Markov Chain: prove that state is positive recurrent by calculating expected # of transitions to return to this state Given the transitional probabilities below (states: 0,1,2,3), I need to prove that state 3 is positive recurrent by calculating expected # of transitions to return to this state
$$P =
\pmatrix{0.65& 0.35 &0 &0\\
0.5& 0.1& 0.4 &0 \\
0.1 &0 &0 &0.9\\
0.6 &0 &0 &0.4\\}$$
now I see the all states communicate and the matrix is finite, then the MC is irreducible
and there is only one class. it also follows that the states are positive recurrent.
however, I need to make the claim about the positive recurrence of state 3 through calculating expected # of transitions to return to this state if starting from state 3.

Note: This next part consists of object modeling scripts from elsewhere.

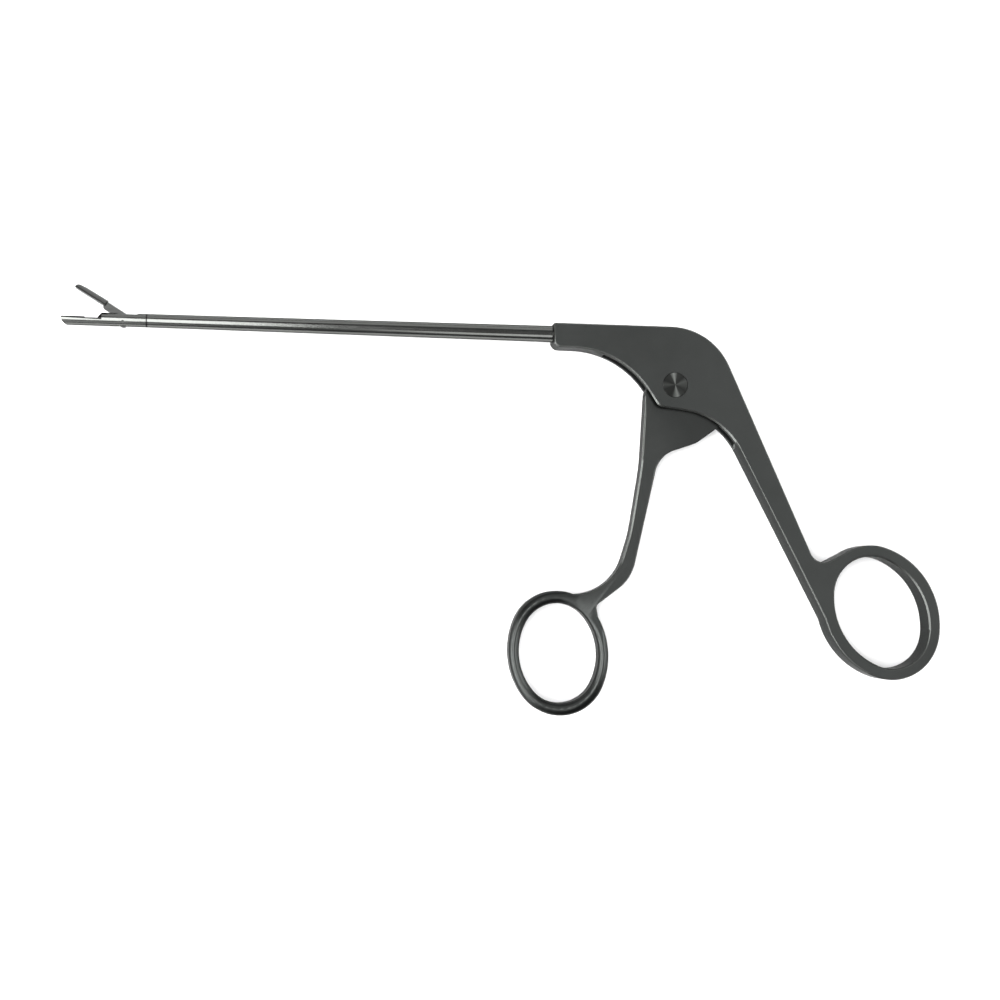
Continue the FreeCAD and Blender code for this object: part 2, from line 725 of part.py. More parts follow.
# The nose sweeps up from the belly to the bite in one round.
belly = -holder_radius
nose_high = point(tip_x, bite - size("nose_face_height"))
nose_middle = point(tip_x + size("nose_round_length"), bite - size("nose_round_height"))
nose_low = point(tip_x + size("belly_round_length"), belly)
nose_cut = [
    Part.Arc(nose_high, nose_middle, nose_low),
    Part.LineSegment(nose_low, point(nose_low.x, belly - margin)),
    Part.LineSegment(point(nose_low.x, belly - margin), point(tip_x - margin, belly - margin)),
    Part.LineSegment(point(tip_x - margin, belly - margin), point(tip_x - margin, nose_high.y)),
    Part.LineSegment(point(tip_x - margin, nose_high.y), nose_high),
]
nose_cut_sketch = new_sketch(holder, "nose_cut_outline", nose_cut, place=("0", SHAFT, MIDDLE))
add_pocket(holder, "nose_cut", nose_cut_sketch, centred=True)
# Rod way, then a wide slot for the fork and a narrow one for the jaw's tail.
slot_play = size("fork_slot_play")
wide_back = fork_start + size("fork_root") + slot_play
rod_way_front = fork_start - 2 * half_travel - slot_play
rod_way = sharp_outline([
    (rod_way_front, 0),
    (rod_way_front, size("rod_diameter") / 2 + size("running_gap")),
    (spigot_back + margin, size("rod_diameter") / 2 + size("running_gap")),
    (spigot_back + margin, 0),
])
rod_way_sketch = new_sketch(holder, "rod_way_profile", rod_way, place=("0", SHAFT, MIDDLE))
add_turned(holder, "rod_way", rod_way_sketch, "PartDesign::Groove")
wide_front = drive_pin_x - 2 * half_travel - size("prong_nose") - slot_play
wide_edges = sharp_outline([
    (wide_front, holder_radius + margin),
    (wide_front, -size("fork_slot_drop")),
    (wide_back, -size("fork_slot_drop")),
    (wide_back, holder_radius + margin),
])
FORK_SLOT_WIDTH = "(" + FORK_WIDTH + " + 2 * dims.running_gap)"
wide_place = ("0", SHAFT, MIDDLE + " - dims.tail_thickness / 2 - dims.prong_thickness - 2 * dims.running_gap")
wide_sketch = new_sketch(holder, "fork_slot_outline", wide_edges, place=wide_place)
add_pocket(holder, "fork_slot", wide_sketch, FORK_SLOT_WIDTH)
narrow_front = jaw_pivot_x - size("narrow_slot_front")
narrow_back = jaw_pivot_x + size("narrow_slot_back")
tail_floor = -size("tail_slot_floor")
floor_front = shoulder_x - size("shoulder_slope") - slot_play
narrow_edges = sharp_outline([
    (floor_front - size("tail_slot_floor"), holder_radius + margin),
    (floor_front - size("tail_slot_floor"), bite - size("bite_relief")),
    (floor_front, tail_floor),
    (narrow_front, tail_floor),
    (narrow_front, belly - margin),
    (narrow_back, belly - margin),
    (narrow_back, holder_radius + margin),
])
narrow_place = ("0", SHAFT, MIDDLE + " - dims.tail_thickness / 2 - dims.running_gap")
narrow_sketch = new_sketch(holder, "tail_slot_outline", narrow_edges, place=narrow_place)
add_pocket(holder, "tail_slot", narrow_sketch, "(dims.tail_thickness + 2 * dims.running_gap)")
jaw_hole_radius = size("jaw_pivot_diameter") / 2 + size("seat_gap")
jaw_hole_edges = circle_outline(jaw_pivot_x, jaw_pivot_y, jaw_hole_radius)
jaw_hole_sketch = new_sketch(holder, "jaw_hole_outline", jaw_hole_edges)
add_pocket(holder, "jaw_hole", jaw_hole_sketch)

# Jaw pivot pin, riveted just below the holder's round sides.
JAW_PIN_HALF = "(sqrt((dims.holder_diameter / 2)^2 - dims.jaw_pivot_drop^2) - dims.jaw_pin_recess)"
jaw_pin = document.addObject("Part::Cylinder", "jaw_pivot_pin")
jaw_pin.setExpression("Radius", "dims.jaw_pivot_diameter / 2 * 1 mm")
jaw_pin.setExpression("Height", "2 * " + JAW_PIN_HALF + " * 1 mm")
jaw_pin.setExpression("Placement.Base.z", "(" + MIDDLE + " - " + JAW_PIN_HALF + ") * 1 mm")
jaw_pin.Placement.Base = FreeCAD.Vector(jaw_pivot_x, jaw_pivot_y, 0)

# Upper jaw, drawn closed in its own frame about its pivot, then turned open.
jaw = new_body("upper_jaw")
jaw_floor = size("jaw_pivot_drop") + bite + size("running_gap")
jaw_back = jaw_floor + size("jaw_width") / 2
jaw_tip_x = tip_x - jaw_pivot_x + size("jaw_setback")
jaw_root_x = size("jaw_root_gap") - size("shoulder_ahead") - size("shoulder_slope")
section_radius = size("jaw_width") / 2
section = [
    Part.Arc(
        point(jaw_floor, section_radius),
        point(jaw_floor + section_radius, 0),
        point(jaw_floor, -section_radius),
    ),
    Part.LineSegment(point(jaw_floor, -section_radius), point(jaw_floor, section_radius)),
]
BLADE_START = "dims.jaw_pivot_ahead - dims.holder_length + dims.jaw_setback"
BLADE_ROOT = "dims.jaw_root_gap - dims.shoulder_ahead - dims.shoulder_slope"
section_sketch = new_sketch(jaw, "blade_section", section, "YZ_Plane", ("0", "0", BLADE_START))
add_pad(jaw, "blade", section_sketch, BLADE_ROOT + " - (" + BLADE_START + ")")
# The back slopes down to the nose.
nose_top = jaw_floor + size("jaw_tip_height")
slope_end = jaw_tip_x + size("jaw_slope_length")
lip = size("jaw_tip_lip")
tip_round = size("jaw_tip_round")
lip_spot = point(jaw_tip_x, jaw_floor + lip)
round_middle = point(jaw_tip_x + tip_round / 3, nose_top - lip)
round_end = point(jaw_tip_x + tip_round, nose_top + lip / 2)
slope = [
    Part.Arc(lip_spot, round_middle, round_end),
    Part.LineSegment(round_end, point(slope_end, jaw_back)),
    Part.LineSegment(point(slope_end, jaw_back), point(slope_end, jaw_back + margin)),
    Part.LineSegment(point(slope_end, jaw_back + margin), point(jaw_tip_x - margin, jaw_back + margin)),
    Part.LineSegment(point(jaw_tip_x - margin, jaw_back + margin), point(jaw_tip_x - margin, lip_spot.y)),
    Part.LineSegment(point(jaw_tip_x - margin, lip_spot.y), lip_spot),
]
slope_sketch = new_sketch(jaw, "nose_slope_outline", slope)
add_pocket(jaw, "nose_slope", slope_sketch, centred=True)
hole_reach = size("drive_pin_height") * (1 + 1 / math.cos(half_open)) / 2
hole_x = -hole_reach * math.sin(half_open)
hole_y = hole_reach * math.cos(half_open)
lobe = size("jaw_lobe_radius")
lobe_round = size("jaw_lobe_corner")
tail_lap_x = jaw_root_x - size("tail_root_lap")
wall = size("tail_hole_wall")
tail_corners = [
    (tail_lap_x, jaw_floor + size("bite_relief") / 2, 0),
    (jaw_root_x, size("tail_underside"), wall),
    (-lobe * 3 / 2, size("tail_underside"), wall),
    (-lobe, -lobe, lobe_round),
    (lobe, -lobe, lobe_round),
    (lobe, lobe / 2, wall),
    (hole_x + wall, hole_y, wall / 3),
    (hole_x + wall, hole_y + wall, wall / 2),
    (tail_lap_x, jaw_back - size("tail_back_step"), 0),
]
tail_sketch = new_sketch(jaw, "tail_outline", rounded_outline(tail_corners))
add_pad(jaw, "tail", tail_sketch, "dims.tail_thickness", centred=True)
jaw_bore_radius = size("jaw_pivot_diameter") / 2 + size("running_gap")
jaw_bore_sketch = new_sketch(jaw, "jaw_bore_outline", circle_outline(0, 0, jaw_bore_radius))
add_pocket(jaw, "jaw_bore", jaw_bore_sketch, centred=True)
drive_bore_radius = size("drive_pin_diameter") / 2 + size("drive_bore_play")
drive_bore_sketch = new_sketch(jaw, "drive_bore_outline", circle_outline(hole_x, hole_y, drive_bore_radius))
add_pocket(jaw, "drive_bore", drive_bore_sketch, centred=True)
jaw.Placement = FreeCAD.Placement(
    FreeCAD.Vector(jaw_pivot_x, jaw_pivot_y, middle_height),
    FreeCAD.Rotation(FreeCAD.Vector(0, 0, 1), -size("jaw_open_angle")),
)

nodes = [handle, lever, pivot_pin, tube, holder, jaw, jaw_pin, rod, drive_pin, nut]
for node in nodes:
    drawn_up = node.Placement.Base.y
    node.setExpression("Placement.Base.y", "(%r - dims.shaft_height) * 1 mm" % drawn_up)
document.recompute()
for item in document.Objects:
    if "Invalid" in item.State or "Error" in item.State:
        raise ValueError(item.Name + " failed")
os.makedirs("parts", exist_ok=True)
for node in nodes:
    if node.Shape.isNull() or not node.Shape.isValid():
        raise ValueError(node.Label + " has no valid shape")
for node in nodes:
    node.Shape.exportStep("parts/" + node.Label + ".step")
    print(node.Label, len(node.Shape.Solids), round(node.Shape.Volume, 2))
print("lever turn", math.degrees(2 * half_travel / shaft_up), "rod travel", 2 * half_travel)
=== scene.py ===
import bmesh
import bpy
import math
from mathutils import Matrix, Vector


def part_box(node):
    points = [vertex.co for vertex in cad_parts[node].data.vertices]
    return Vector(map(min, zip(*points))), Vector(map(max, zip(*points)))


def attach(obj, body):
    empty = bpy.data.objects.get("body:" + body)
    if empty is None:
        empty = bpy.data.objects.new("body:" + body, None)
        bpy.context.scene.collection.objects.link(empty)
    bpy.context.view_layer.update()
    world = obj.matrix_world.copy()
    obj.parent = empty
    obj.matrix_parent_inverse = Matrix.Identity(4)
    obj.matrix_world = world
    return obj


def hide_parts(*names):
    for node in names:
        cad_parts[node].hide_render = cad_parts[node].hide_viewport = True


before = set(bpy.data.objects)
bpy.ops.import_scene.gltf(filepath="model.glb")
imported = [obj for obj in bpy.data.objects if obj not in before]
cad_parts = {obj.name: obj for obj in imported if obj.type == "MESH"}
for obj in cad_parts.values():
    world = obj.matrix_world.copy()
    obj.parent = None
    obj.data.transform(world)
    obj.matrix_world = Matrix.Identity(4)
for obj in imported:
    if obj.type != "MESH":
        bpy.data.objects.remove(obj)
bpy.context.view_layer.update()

# Fixed handle. One steel forging with two cheeks round the lever, a tapering
# arm and the thumb ring. Its skin is a dark satin grey with a fine grain and
# its edges are broken by hand. Their chamfer faces get a lighter steel, a
# painted highlight along the edges.
merge_distance = 1e-6
flat_angle = math.radians(0.05)
gloss_spread = 0.18
chamfer_least = 0.5
chamfer_most = 0.9


def smooth_object(shell, piece_name, sharp_angle):
    mesh = bpy.data.meshes.new(piece_name)
    shell.to_mesh(mesh)
    shell.free()
    mesh.polygons.foreach_set("use_smooth", [True] * len(mesh.polygons))
    mesh.set_sharp_from_angle(angle=math.radians(sharp_angle))
    piece = bpy.data.objects.new(piece_name, mesh)
    bpy.context.scene.collection.objects.link(piece)
    return piece


def merged_copy(node_name, piece_name, body, sharp_angle):
    # The solid's loose triangles are joined into whole faces.
    shell = bmesh.new()
    shell.from_mesh(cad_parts[node_name].data)
    bmesh.ops.remove_doubles(shell, verts=shell.verts, dist=merge_distance)
    bmesh.ops.dissolve_limit(shell, angle_limit=flat_angle, verts=shell.verts, edges=shell.edges)
    piece = smooth_object(shell, piece_name, sharp_angle)
    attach(piece, body)
    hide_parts(node_name)
    return piece


def keep_flats_flat(piece):
    normals = piece.modifiers.new("face_normals", "WEIGHTED_NORMAL")
    normals.keep_sharp = True


def add_node(material, kind, **settings):
    node = material.node_tree.nodes.new(kind)
    for setting, value in settings.items():
        setattr(node, setting, value)
    return node


def wire(material, *pairs):
    for source, target in pairs:
        material.node_tree.links.new(source, target)


def steel(name, dark, light, roughness, grain, edge_tint=0.5):
    material = bpy.data.materials.new(name)
    material.use_nodes = True
    shader = material.node_tree.nodes["Principled BSDF"]
    shader.inputs["Metallic"].default_value = 1.0
    shader.inputs["Specular Tint"].default_value = (edge_tint, edge_tint, edge_tint, 1.0)
    place = add_node(material, "ShaderNodeTexCoord")
    # Broad, faint clouds from the finishing belt vary the tone.
    clouds = add_node(material, "ShaderNodeTexNoise")
    clouds.inputs["Scale"].default_value = 90.0
    clouds.inputs["Detail"].default_value = 3.0
    tone = add_node(material, "ShaderNodeMix", data_type="RGBA")
    tone.inputs["A"].default_value = dark
    tone.inputs["B"].default_value = light
    # Fine scratches run along the grain.
    stretch = add_node(material, "ShaderNodeMapping")
    stretch.inputs["Scale"].default_value = grain
    scratches = add_node(material, "ShaderNodeTexNoise")
    scratches.inputs["Scale"].default_value = 1.0
    scratches.inputs["Detail"].default_value = 5.0
    scratches.inputs["Roughness"].default_value = 0.65
    gloss = add_node(material, "ShaderNodeMapRange")
    gloss.inputs["From Min"].default_value = 0.3
    gloss.inputs["From Max"].default_value = 0.7
    gloss.inputs["To Min"].default_value = roughness * (1.0 - gloss_spread)
    gloss.inputs["To Max"].default_value = roughness * (1.0 + gloss_spread)
    relief = add_node(material, "ShaderNodeBump")
    relief.inputs["Strength"].default_value = 0.12
    relief.inputs["Distance"].default_value = 0.00002
    wire(
        material,
        (place.outputs["Object"], clouds.inputs["Vector"]),
        (clouds.outputs["Fac"], tone.inputs["Factor"]),
        (tone.outputs["Result"], shader.inputs["Base Color"]),
        (place.outputs["Object"], stretch.inputs["Vector"]),
        (stretch.outputs["Vector"], scratches.inputs["Vector"]),
        (scratches.outputs["Fac"], gloss.inputs["Value"]),
        (gloss.outputs["Result"], shader.inputs["Roughness"]),
        (scratches.outputs["Fac"], relief.inputs["Height"]),
        (relief.outputs["Normal"], shader.inputs["Normal"]),
    )
    return material


def is_chamfer(face):
    return chamfer_least < abs(face.normal.z) < chamfer_most


# Painted highlight: the chamfer faces take a lighter steel, so the edges read bright.
def paint_edge_highlights(piece):
    piece.data.materials.append(painted_edge_highlight)
    for face in piece.data.polygons:
        if is_chamfer(face):
            face.material_index = 1


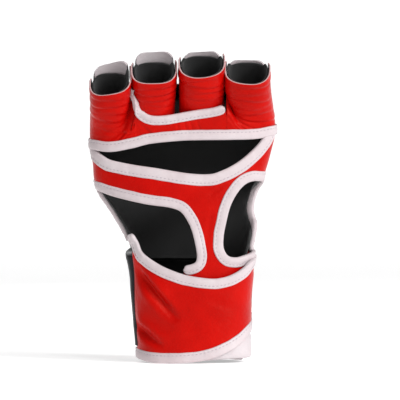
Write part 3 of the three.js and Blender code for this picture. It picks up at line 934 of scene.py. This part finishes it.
def web_folds(side):
    """Folds that fan out from the web beside an outer finger, on its (turn share, length) pattern."""
    corner = (side * 24, 25)
    ends = [(side * 2, 9), (side * 8, 6.5), (-side * 4, 14), (side * 13, 5.5), (-side * 8, 20)]
    depths = [0.5, 0.6, 0.4, 0.4, 0.3]
    folds = [fold(corner, end, depth, 1.1) for end, depth in zip(ends, depths)]
    return lambda u, l: sum(one(24 * u, l) for one in folds)


def loop_leather(finger, low, creases, join=None):
    """A finger loop. With join, its lower edge spreads over the palm between two arcs."""
    rows, columns = 58, 84
    v, u = np.meshgrid(np.linspace(0, 1, rows), np.linspace(-1, 1, columns), indexing="ij")
    u, v = u.ravel(), v.ravel()
    l = low + (rim_of(finger, u) - low) * v
    lift = creases(u, l)
    sides = []
    for tube_d, hand_d in ((0.0, LEATHER[1]), (-SLEEVE_WALL, LEATHER[0])):
        tube = sleeve(finger, u, l, tube_d + lift * (1 if tube_d == 0 else 0.8))
        if join is not None:
            z_low, z_high, left, right, web = join
            z = z_low(u) + (z_high - z_low(u)) * v
            s = left(z) + (right(z) - left(z)) * (u + 1) / 2
            near_web = np.exp(-((u - web) / 0.3) ** 2)
            hand = skin(s, z, hand_d + lift)
            late = WEB_HOLD * near_web
            share = smoothstep((v - late) / (1 - late) * 1.5)[:, None]
            tube = hand * (1 - share) + tube * share
        sides.append(tube)
    faces = grid_faces(rows, columns)
    piece = thick_sheet(f"{finger.name}_loop_leather", sides[0], sides[1], faces, LOOP, v > 0.99)
    blend_over_knuckle(piece, finger)
    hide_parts(f"{finger.name}_loop")
    return piece


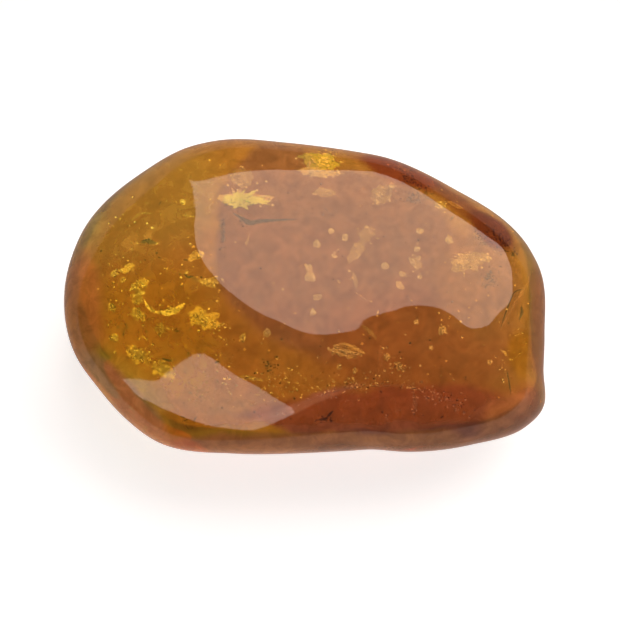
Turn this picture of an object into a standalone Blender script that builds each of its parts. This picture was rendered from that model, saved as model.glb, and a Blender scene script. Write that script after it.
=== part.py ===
"""A polished amber pebble: one solid stone that lies on a small flat.

The stone is drawn about its girdle, the line where it is widest to an eye that looks down at it
along a slanting sight line. From the girdle the skin swells up to a crown and down to a belly,
and the broad faces that were worn flat before polishing cut it back, with soft edges between
them. Then the drawn shape is laid down on the table, which is the plane Z = 0.

Drawing frame: u to the right, v up across the sight line, w towards the eye.
Stone frame:   X to the right, Y away from the eye, Z up. Metres.
"""

import math

import bmesh
import bpy
import numpy as np
from mathutils import Vector

# The eye looks down at the table at this angle, and the girdle lies at the second one.
SIGHT_ELEVATION = 66.0
GIRDLE_TILT = 9.0

# The girdle, anticlockwise from the right: bearing in degrees, reach from the centre in metres.
# The close points near 330 degrees are the notch and the knuckle under it.
GIRDLE = [
    (7, 0.0236), (12, 0.0230), (37, 0.0184), (61, 0.0162), (70, 0.0156), (98, 0.0158),
    (121, 0.0184), (129, 0.0194), (141, 0.0206), (165, 0.0235), (180, 0.0242), (194, 0.0237),
    (203, 0.0226), (214, 0.0215), (224, 0.0205), (245, 0.0171), (267, 0.0155), (287, 0.0159),
    (293, 0.0164), (304, 0.0185), (318, 0.0219), (329, 0.0251), (335, 0.0258), (343, 0.0247),
    (351, 0.0241),
]

CROWN_RISE = 0.0112  # how far the skin would swell towards the eye, were no face worn on it
CROWN_POWER = 2.4  # 2 is an egg, and more is a fuller pillow
BELLY_DROP = 0.0114  # the same two, away from the eye
BELLY_POWER = 2.6
EDGE_POWER = 14.0  # how sharply the faces meet
MOST_WORN = 0.85  # the most of the girdle that the faces may hold, before they cut it back

# Worn faces: bearing in degrees, lean away from the sight line in degrees, and distance from
# the centre in metres.
FACES = {
    "crown": (78, 17, 0.0092),
    "shoulder": (-75, 9, 0.0097),
    "front": (-86, 33, 0.0116),
    "front_left": (-124, 29, 0.0112),
    "right_end": (-3, 31, 0.0156),
    "corner": (-38, 50, 0.0212),
    "back_left": (140, 44, 0.0172),
    "left_end": (186, 52, 0.0236),
    "back_right": (50, 47, 0.0164),
}
BELLY_REACH = 0.0104  # from the centre down to the level face that the stone lies on
REST_CUT = 0.00006  # how much of that soft face is ground away to make the true flat

SPHERE_CUTS = 5  # subdivisions of the icosphere that is shaped into the stone


def sight_frame():
    """The drawing frame's v and w axes in the stone frame, and the slide that lays it down."""
    slope = math.radians(SIGHT_ELEVATION)
    v_axis = np.array([0.0, math.sin(slope), math.cos(slope)])
    w_axis = np.array([0.0, -math.cos(slope), math.sin(slope)])
    slide = math.tan(math.radians(90 - SIGHT_ELEVATION - GIRDLE_TILT))
    return v_axis, w_axis, slide


def lay_down(points):
    """Drawing frame to stone frame. Sliding along the sight line leaves the outline as drawn."""
    v_axis, w_axis, slide = sight_frame()
    u, v, w = points.T
    along = np.outer(v, v_axis) + np.outer(w - slide * v, w_axis)
    along[:, 0] += u
    return along


def face_normal(bearing, lean):
    """Unit vector in the drawing frame at that lean from the sight line."""
    bearing, lean = math.radians(bearing), math.radians(lean)
    across = math.sin(lean)
    return np.array([across * math.cos(bearing), across * math.sin(bearing), math.cos(lean)])


def level_face_normal():
    """The normal, in the drawing frame, of a face that will be level and face down."""
    v_axis, w_axis, slide = sight_frame()
    down = np.array([0.0, 0.0, -1.0])
    normal = np.array([0.0, down @ v_axis - slide * (down @ w_axis), down @ w_axis])
    return normal / np.linalg.norm(normal)


def girdle_reach(bearing):
    """The girdle's reach at each bearing: a smooth closed curve through its points."""
    at, reach = np.array(GIRDLE, float).T
    at = np.concatenate([[at[-1] - 360], at, at[:2] + 360])
    reach = np.concatenate([[reach[-1]], reach, reach[:2]])
    step = np.diff(at)
    rise = np.diff(reach) / step
    slope = np.zeros(len(at))
    slope[1:-1] = (rise[:-1] * step[1:] + rise[1:] * step[:-1]) / (step[:-1] + step[1:])
    bearing = np.mod(bearing, 360)
    bearing = np.where(bearing < at[1], bearing + 360, bearing)
    i = np.clip(np.searchsorted(at, bearing, side="right") - 1, 1, len(at) - 3)
    span = at[i + 1] - at[i]
    t = (bearing - at[i]) / span
    return (
        (2 * t**3 - 3 * t**2 + 1) * reach[i]
        + (t**3 - 2 * t**2 + t) * span * slope[i]
        + (3 * t**2 - 2 * t**3) * reach[i + 1]
        + (t**3 - t**2) * span * slope[i + 1]
    )


def face_share(directions):
    """How strongly the worn faces hold the skin back along each unit direction."""
    share = np.zeros(len(directions))
    for bearing, lean, distance in FACES.values():
        towards = directions @ face_normal(bearing, lean)
        share += np.maximum(0, towards / distance) ** EDGE_POWER
    towards = directions @ level_face_normal()
    return share + np.maximum(0, towards / BELLY_REACH) ** EDGE_POWER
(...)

How would I calculate this? I know there are some formulas for special Markov Chains, but I can't seem to understand the correct approach here. I cannot calculate it as E[..] by conditioning since it becomes infinite recurrence.. 
 A: You can solve the following system of recursive relations. Denote by $h(k)$=the number of transitions to return to state $3$ when starting from state $k$. We want to calculate $h(3)$ and show that $h(3)<\infty$. Assume you start in state 3 as required and you will make a transition. You will either land in state $0$ with probability $0.6$ and start over or you can land in state $3$ with probability $0.4$ and in that case you are done. So the expected number of transitions $h(3)$ is equal to $$h(3)=1+0.6h(0)+0.4\cdot0$$ where $1$ stands for the transition that you already made. Now, we need to calculate $h(0)$. For that end, assume now that you start in state $0$ and you will make a transition. You will either land in state $0$ with probability $0.65$ or you can land in state $1$ with probability $0.35$ and start over. So the expected number of transitions $h(0)$ is equal to $$h(0)=1+0.65h(0)+0.35h(1)$$ Similarly we find the following system $$\begin{cases} h(3)=1+0.6h(0)+0.4\cdot0 \\ h(0)=1+0.65h(0)+0.35h(1) \\h(1)=1+0.5h(0)+0.1h(1)+0.4h(2) \\ h(2)=1+0.1h(0)+0.9h(3)\end{cases}$$ Solving the aboves yields $h(0)=30.1, h(1)=27.2 ,h(2)=21.2 ,h(3)=19$ (Doublecheck please for mistakes in the equations and the calculations, methodology is correct). So $$h(3)=19<\infty$$ and therefore state $3$ is positive recurrent (as is of course any other state due to the properties of communication that you have already mentioned).